Fidélité subjective qu’approuve parfaitement Abomey qui, au travers de la RB, vient, au XXIe siècle, de déserter l’Uni­on fait la Nation (UN) pour se rallier spectaculairement au camp des vainqueurs au Parlement et au Gouvernement. Ralliement d’autant plus alarmant que la RB serait l’initiatrice de la constitution de l’UN, et qu’elle-même et ses partenaires n’ont eu de cesse de dénoncer une LEPI tronquée et une élection volée. Oui ! Mais les uni­ons et les dénonciations, c’est pour prendre le pouvoir et en jouir à son tour dans un pays où, en l’absence d’idée, d’idéologie et de projet de société, la politique se veut un grand banquet où les plus habiles mangent et boivent sans retenue. Sous prétexte d’élections perdues, va-t-on vraiment laisser les gagnants proclamés continuer à se gaver de méchouis pendant que soi-même, par vertu politique, l’on se contenterait de manger des rats galeux, et ce, pendant cinq ans encore ? Aucun prétendu politicien béninois n’est assez vertueux pour appliquer une vertu politique que le Bénin n’a jamais cultivée. La RB a fait le premier pas vers le méchoui, ce qui reste de l’UN fera le second pas, et le peuple, naguère hurlant et dansant pour l’amélioration de ses conditions de vie, restera hagard et bouche bée. Il n’y a jamais de trahi que le peuple.
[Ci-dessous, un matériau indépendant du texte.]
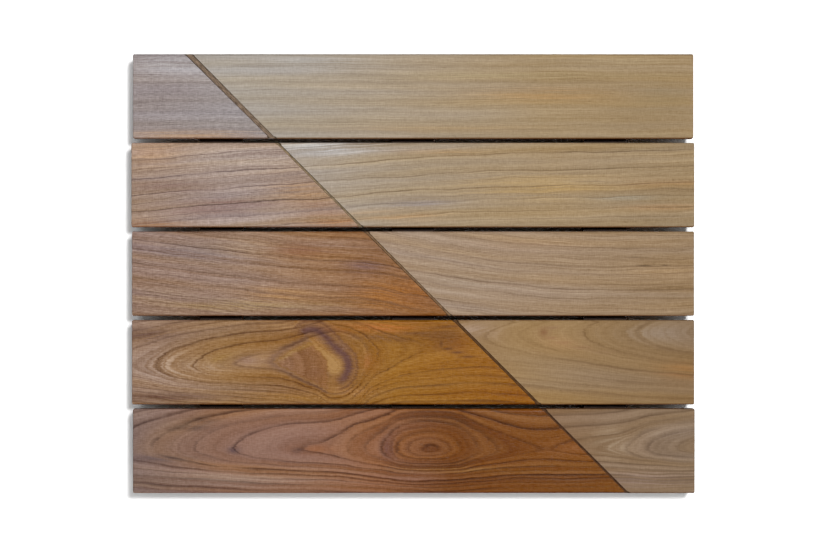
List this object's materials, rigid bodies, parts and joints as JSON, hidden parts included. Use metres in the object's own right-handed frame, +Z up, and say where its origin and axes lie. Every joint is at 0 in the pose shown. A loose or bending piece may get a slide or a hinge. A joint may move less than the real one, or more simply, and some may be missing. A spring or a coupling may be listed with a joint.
{
  "type": "decking board panel",
  "caption": "Flat panel of teak decking boards on cross battens, with open drainage gaps and a diagonal kerf that parts an oiled side from a bare one.",
  "frame": {"origin": "on the underside of the middle batten, at the centre of the panel", "axes": "+X along the boards, +Y across them towards board_1, +Z up out of the walking face"},
  "size_m": [0.6, 0.468, 0.039],
  "materials": {
    "teak_boards": "planed teak, oiled on one side of the kerf and bare on the other",
    "teak_battens": "sawn teak, unfinished",
    "screw_steel": "plain stainless steel"
  },
  "bodies": {
    "root": {"board_1": "teak_boards", "board_2": "teak_boards", "board_3": "teak_boards", "board_4": "teak_boards", "board_5": "teak_boards", "left_batten": "teak_battens", "middle_batten": "teak_battens", "right_batten": "teak_battens", "left_batten_screws": "screw_steel", "middle_batten_screws": "screw_steel", "right_batten_screws": "screw_steel"}
  },
  "joints": []
}
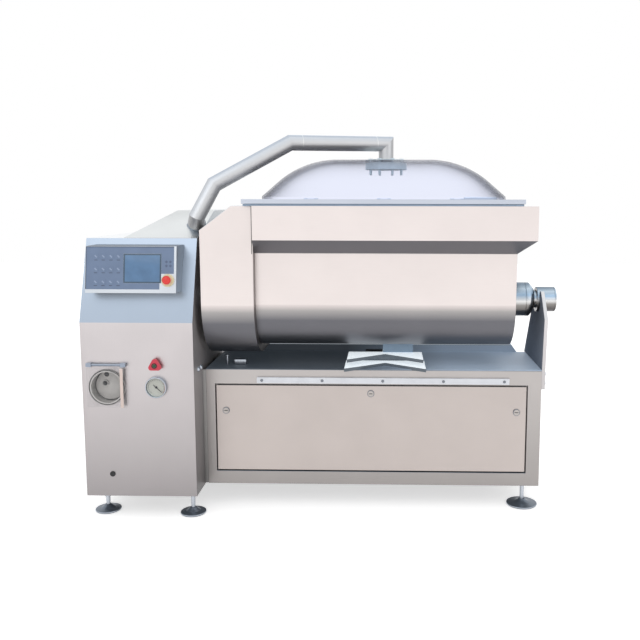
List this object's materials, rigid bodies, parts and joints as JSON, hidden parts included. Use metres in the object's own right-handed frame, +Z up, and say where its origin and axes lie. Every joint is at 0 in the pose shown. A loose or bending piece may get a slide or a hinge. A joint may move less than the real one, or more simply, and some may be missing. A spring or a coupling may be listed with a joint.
{
  "type": "vacuum meat mixer",
  "caption": "Tilting twin-shaft mixing trough with a clear domed lid and vacuum pipe, carried between a sloped control cabinet and an end bearing over a low panelled base.",
  "frame": {"origin": "centre of the bounding box at floor level", "axes": "+X from the control cabinet towards the end bearing, -Y towards the operator in front, +Z up"},
  "size_m": [2.245, 1.2036, 1.8271],
  "materials": {
    "drum_steel": "satin",
    "cabinet_steel": "satin",
    "base_steel": "satin",
    "pipe_steel": "polished",
    "machined_steel": "machined",
    "clear_plastic": "clear",
    "white_plastic": "satin",
    "seal_rubber": "matte",
    "membrane_film": "satin",
    "screen_glass": "gloss",
    "red_plastic": "gloss",
    "yellow_plastic": "satin",
    "drive_paint": "satin",
    "gear_steel": "machined"
  },
  "bodies": {
    "frame": {"cabinet_shell": "cabinet_steel", "wall_seal": "seal_rubber", "cabinet_hood": "cabinet_steel", "vacuum_port": "pipe_steel", "base_frame": "base_steel", "deck_plate": "base_steel", "access_panel": "base_steel", "bumper_strip": "white_plastic", "bumper_screws": "machined_steel", "v_ledge_lower": "base_steel", "v_ledge_upper": "base_steel", "cradle_pad": "white_plastic", "end_plate": "base_steel", "bearing_housing": "machined_steel", "bearing_stand": "base_steel", "tilt_gearmotor": "drive_paint", "main_gearmotor": "drive_paint", "hmi_box": "cabinet_steel", "hmi_film": "membrane_film", "hmi_screen": "screen_glass", "estop_ring": "yellow_plastic", "trap_bowl": "machined_steel", "cover_hinge": "machined_steel", "valve_body": "machined_steel", "gauge_case": "machined_steel", "gauge_lens": "clear_plastic", "blanking_plug": "machined_steel", "foot_discs": "machined_steel", "foot_studs": "machined_steel", "pump_set": "drive_paint"},
    "drum": {"trough": "drum_steel", "rim_band": "drum_steel", "rim_gasket": "seal_rubber", "drive_casing": "drum_steel", "rear_shaft_bearings": "machined_steel", "shaft_seals": "seal_rubber", "right_trunnion": "machined_steel", "left_trunnion": "machined_steel", "tilt_wheel": "gear_steel", "hinge_lugs": "drum_steel", "lid_actuator": "drum_steel"},
    "lid": {"lid_frame": "drum_steel", "lid_dome": "clear_plastic", "clamp_rings": "machined_steel", "lid_bolts": "machined_steel", "vacuum_pipe": "pipe_steel", "hinge_pin": "machined_steel"},
    "agitator_front_body": {"agitator_front": "drum_steel", "gear_front": "gear_steel"},
    "agitator_rear_body": {"agitator_rear": "drum_steel", "gear_rear": "gear_steel"},
    "tilt_pinion_body": {"tilt_pinion": "gear_steel"},
    "pump_coupling_body": {"pump_coupling": "machined_steel"},
    "lock_left": {"panel_lock_left": "machined_steel"},
    "lock_middle": {"panel_lock_middle": "machined_steel"},
    "lock_right": {"panel_lock_right": "machined_steel"},
    "estop": {"estop_button": "red_plastic"},
    "cover": {"trap_cover": "clear_plastic"},
    "knob": {"valve_knob": "red_plastic"},
    "needle": {"gauge_needle": "machined_steel"}
  },
  "joints": [
    {"name": "drum_tilt", "type": "hinge", "parent": "frame", "child": "drum", "pos_m": [0.288, -0.22816, 1.021], "axis": [1, 0, 0], "range_deg": [0, 95]},
    {"name": "lid_open", "type": "hinge", "parent": "drum", "child": "lid", "pos_m": [0.2755, 0.53784, 1.4968], "axis": [-1, 0, 0], "range_deg": [0, 85]},
    {"name": "agitator_front_spin", "type": "hinge", "parent": "drum", "child": "agitator_front_body", "pos_m": [0.288, -0.22816, 1.021], "axis": [1, 0, 0], "continuous": true},
    {"name": "agitator_rear_spin", "type": "hinge", "parent": "drum", "child": "agitator_rear_body", "pos_m": [0.288, 0.21184, 1.021], "axis": [1, 0, 0], "continuous": true},
    {"name": "tilt_pinion_spin", "type": "hinge", "parent": "frame", "child": "tilt_pinion_body", "pos_m": [-0.6525, -0.08353, 0.84864], "axis": [1, 0, 0], "range_deg": [-380, 0]},
    {"name": "pump_spin", "type": "hinge", "parent": "frame", "child": "pump_coupling_body", "pos_m": [0.094, -0.12116, 0.262], "axis": [1, 0, 0], "continuous": true},
    {"name": "estop_press", "type": "slide", "parent": "frame", "child": "estop", "axis": [0, 0.988, -0.1545], "range_m": [0, 0.006]},
    {"name": "trap_cover_open", "type": "hinge", "parent": "frame", "child": "cover", "pos_m": [-1.0025, -0.54046, 0.745], "axis": [-1, 0, 0], "range_deg": [0, 100]},
    {"name": "vent_valve_turn", "type": "hinge", "parent": "frame", "child": "knob", "pos_m": [-0.7725, -0.52816, 0.745], "axis": [0, -1, 0], "range_deg": [0, 90]},
    {"name": "gauge_needle_swing", "type": "hinge", "parent": "frame", "child": "needle", "pos_m": [-0.7735, -0.52816, 0.639], "axis": [0, -1, 0], "range_deg": [0, 270]},
    {"name": "lock_left_turn", "type": "hinge", "parent": "frame", "child": "lock_left", "pos_m": [-0.4855, -0.37116, 0.486], "axis": [0, -1, 0], "range_deg": [0, 90]},
    {"name": "lock_middle_turn", "type": "hinge", "parent": "frame", "child": "lock_middle", "pos_m": [0.2195, -0.37116, 0.574], "axis": [0, 1, 0], "range_deg": [0, 90]},
    {"name": "lock_right_turn", "type": "hinge", "parent": "frame", "child": "lock_right", "pos_m": [0.9245, -0.37116, 0.486], "axis": [0, 1, 0], "range_deg": [0, 90]}
  ],
  "couplings": [
    {"joint": "agitator_rear_spin", "follows": "agitator_front_spin", "ratio": -1},
    {"joint": "tilt_pinion_spin", "follows": "drum_tilt", "ratio": -4}
  ]
}
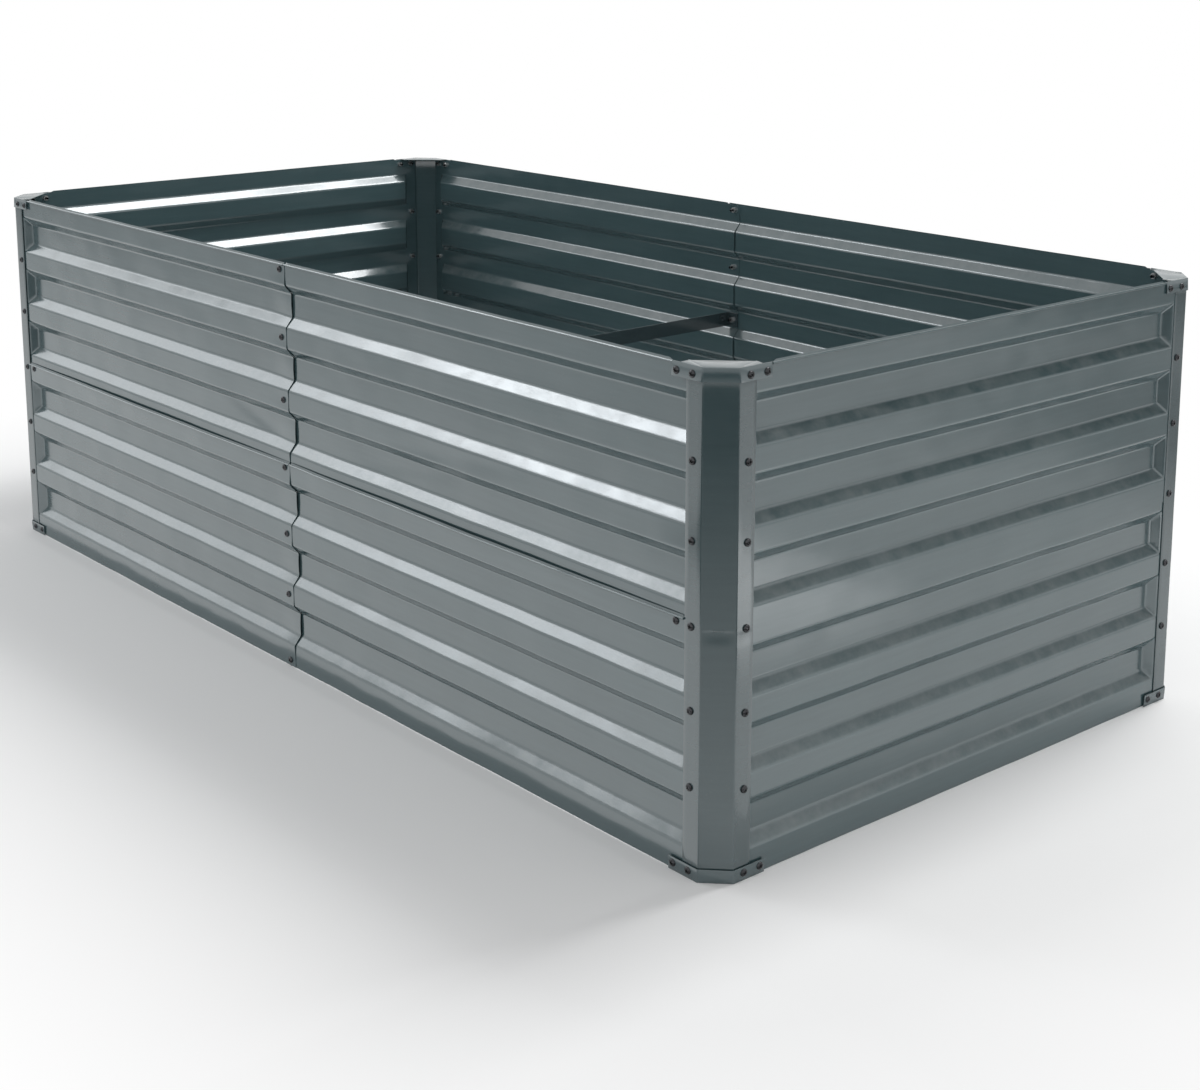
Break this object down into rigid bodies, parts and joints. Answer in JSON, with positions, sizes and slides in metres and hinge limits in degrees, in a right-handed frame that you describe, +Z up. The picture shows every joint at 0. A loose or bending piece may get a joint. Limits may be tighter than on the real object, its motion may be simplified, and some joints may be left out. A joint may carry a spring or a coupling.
{
  "type": "raised garden bed",
  "caption": "Long rectangular open-bottomed raised garden bed of ribbed coated steel panels, bolted to folded corner posts with corner caps and feet.",
  "frame": {"origin": "on the ground, under the middle of the bed", "axes": "+X along the long walls, +Y towards the back long wall, +Z up"},
  "size_m": [1.8354, 0.9204, 0.61],
  "materials": {
    "panel_coating": "gloss-coated galvanised sheet, slate grey",
    "post_coating": "gloss-coated galvanised sheet, slate grey",
    "bracket_coating": "gloss-coated galvanised sheet, slate grey",
    "brace_steel": "gloss-coated flat bar, slate grey",
    "bolt_nickel": "polished black nickel plate",
    "nut_zinc": "bright zinc plate"
  },
  "bodies": {
    "root": {"front_panel_lower_left": "panel_coating", "front_panel_lower_right": "panel_coating", "front_panel_upper_left": "panel_coating", "front_panel_upper_right": "panel_coating", "back_panel_lower_left": "panel_coating", "back_panel_lower_right": "panel_coating", "back_panel_upper_left": "panel_coating", "back_panel_upper_right": "panel_coating", "right_panel_lower": "panel_coating", "right_panel_upper": "panel_coating", "left_panel_lower": "panel_coating", "left_panel_upper": "panel_coating", "corner_post_front_left": "post_coating", "corner_post_front_right": "post_coating", "corner_post_back_right": "post_coating", "corner_post_back_left": "post_coating", "corner_cap_front_left": "bracket_coating", "corner_cap_front_right": "bracket_coating", "corner_cap_back_right": "bracket_coating", "corner_cap_back_left": "bracket_coating", "corner_foot_front_left": "bracket_coating", "corner_foot_front_right": "bracket_coating", "corner_foot_back_right": "bracket_coating", "corner_foot_back_left": "bracket_coating", "cross_brace_upper": "brace_steel", "cross_brace_lower": "brace_steel", "corner_bolts_front_left": "bolt_nickel", "corner_bolts_front_right": "bolt_nickel", "corner_bolts_back_right": "bolt_nickel", "corner_bolts_back_left": "bolt_nickel", "seam_bolts_front": "bolt_nickel", "seam_bolts_back": "bolt_nickel", "corner_nuts_front_left": "nut_zinc", "corner_nuts_front_right": "nut_zinc", "corner_nuts_back_right": "nut_zinc", "corner_nuts_back_left": "nut_zinc", "seam_nuts_front": "nut_zinc", "seam_nuts_back": "nut_zinc"}
  },
  "joints": []
}
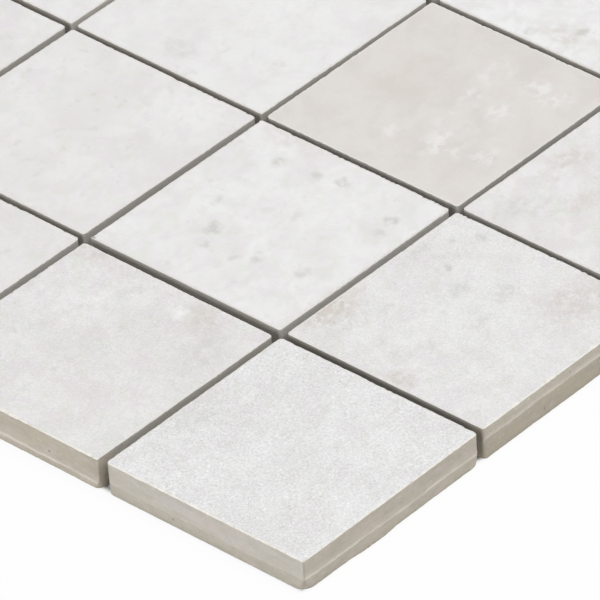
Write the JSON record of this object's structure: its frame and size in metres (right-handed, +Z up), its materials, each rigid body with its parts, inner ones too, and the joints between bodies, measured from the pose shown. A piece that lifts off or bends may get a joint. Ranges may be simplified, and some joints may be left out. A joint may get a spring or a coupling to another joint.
{
  "type": "porcelain mosaic tile sheet",
  "caption": "Flat square sheet of square matte porcelain mosaic chips in a grid with narrow open joints, face up on an open glass-fibre mesh backing.",
  "frame": {"origin": "centre of the sheet's underside, on the level that the mesh lies on", "axes": "+Z up through the face of the chips, +X along a row of chips, +Y from row to row"},
  "size_m": [0.3042, 0.304, 0.0079],
  "materials": {
    "porcelain_white": "matte",
    "porcelain_beige": "matte",
    "mesh": "coated glass fibre"
  },
  "bodies": {
    "root": {"tile_r1_c1": "porcelain_white", "tile_r1_c2": "porcelain_white", "tile_r1_c3": "porcelain_white", "tile_r1_c4": "porcelain_white", "tile_r1_c5": "porcelain_white", "tile_r1_c6": "porcelain_white", "tile_r2_c1": "porcelain_white", "tile_r2_c2": "porcelain_white", "tile_r2_c3": "porcelain_beige", "tile_r2_c4": "porcelain_white", "tile_r2_c5": "porcelain_white", "tile_r2_c6": "porcelain_white", "tile_r3_c1": "porcelain_white", "tile_r3_c2": "porcelain_white", "tile_r3_c3": "porcelain_white", "tile_r3_c4": "porcelain_white", "tile_r3_c5": "porcelain_white", "tile_r3_c6": "porcelain_white", "tile_r4_c1": "porcelain_white", "tile_r4_c2": "porcelain_white", "tile_r4_c3": "porcelain_white", "tile_r4_c4": "porcelain_white", "tile_r4_c5": "porcelain_white", "tile_r4_c6": "porcelain_beige", "tile_r5_c1": "porcelain_white", "tile_r5_c2": "porcelain_beige", "tile_r5_c3": "porcelain_white", "tile_r5_c4": "porcelain_white", "tile_r5_c5": "porcelain_white", "tile_r5_c6": "porcelain_white", "tile_r6_c1": "porcelain_white", "tile_r6_c2": "porcelain_white", "tile_r6_c3": "porcelain_white", "tile_r6_c4": "porcelain_white", "tile_r6_c5": "porcelain_white", "tile_r6_c6": "porcelain_white", "mesh_warp": "mesh", "mesh_weft": "mesh"}
  },
  "joints": []
}
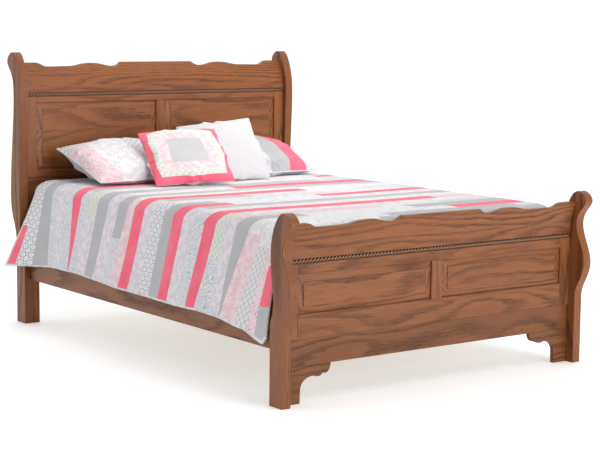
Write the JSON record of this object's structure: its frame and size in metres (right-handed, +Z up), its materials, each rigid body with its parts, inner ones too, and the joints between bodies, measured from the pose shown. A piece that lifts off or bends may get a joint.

En son temps, on a fort critiqué une forte déclaration d’un leader béninois pour qui ‘‘les promesses électorales n’engagent que ceux qui y croient’’. On avait cru devoir crier haro sur le bodet, on avait eu tort, et on avait été injuste, car c’est toute la classe politique béninoise qui ne se nourrit que de ce principe tranquillement machiavélique. Du reste, la politique, ici et ailleurs, n’est jamais très loin du Prince de Machiavel. Ainsi, au XIXe siècle, si la France a protégé Porto-Novo contre Abomey, ce fut pour mieux asservir Porto-Novo et Abomey car, comme on le saura plus tard, ‘‘la France n’a pas d’amis, elle n’a que des intérêts’’. Et l’on a la faiblesse de croire que les auteurs de l’assertion servent vraiment les intérêts de la France et que, s’ils pillent de vastes empire en Afrique ce n’est pas pour s’enrichir personnellement : dans quelle poche enfouir tant de richesses pillées ?
On voudrait pouvoir faire état des mêmes circonstances atténuantes pour les politiciens béninois, praticiens assidus et verbeux des vaines promesses électorales à l’adresse du peuple analphabète, tenu pour bête et crédule, et qu’ils s’interdisent absolument d’éduquer. Mais alors qu’ils n’ont pas de poches assez grandes où enfouir tout ce qu’ils pillent, leurs mentors, qui n’ont que des intérêts, leur ont ouvert de vastes espaces de placement chez eux des richesses pillées de Cotonou à Malanville. Voilà pourquoi la circulation des biens va bon train tandis que celle des personnes achoppe sur Schengen. Un jour peut-être, pour leur simple distraction, ils demanderont aux peuples de se jeter à la mer ou de se précipiter du haut des collines. Alors, lassé des fidélités traîtresses de ses leaders, le peuple béninois se réveillera.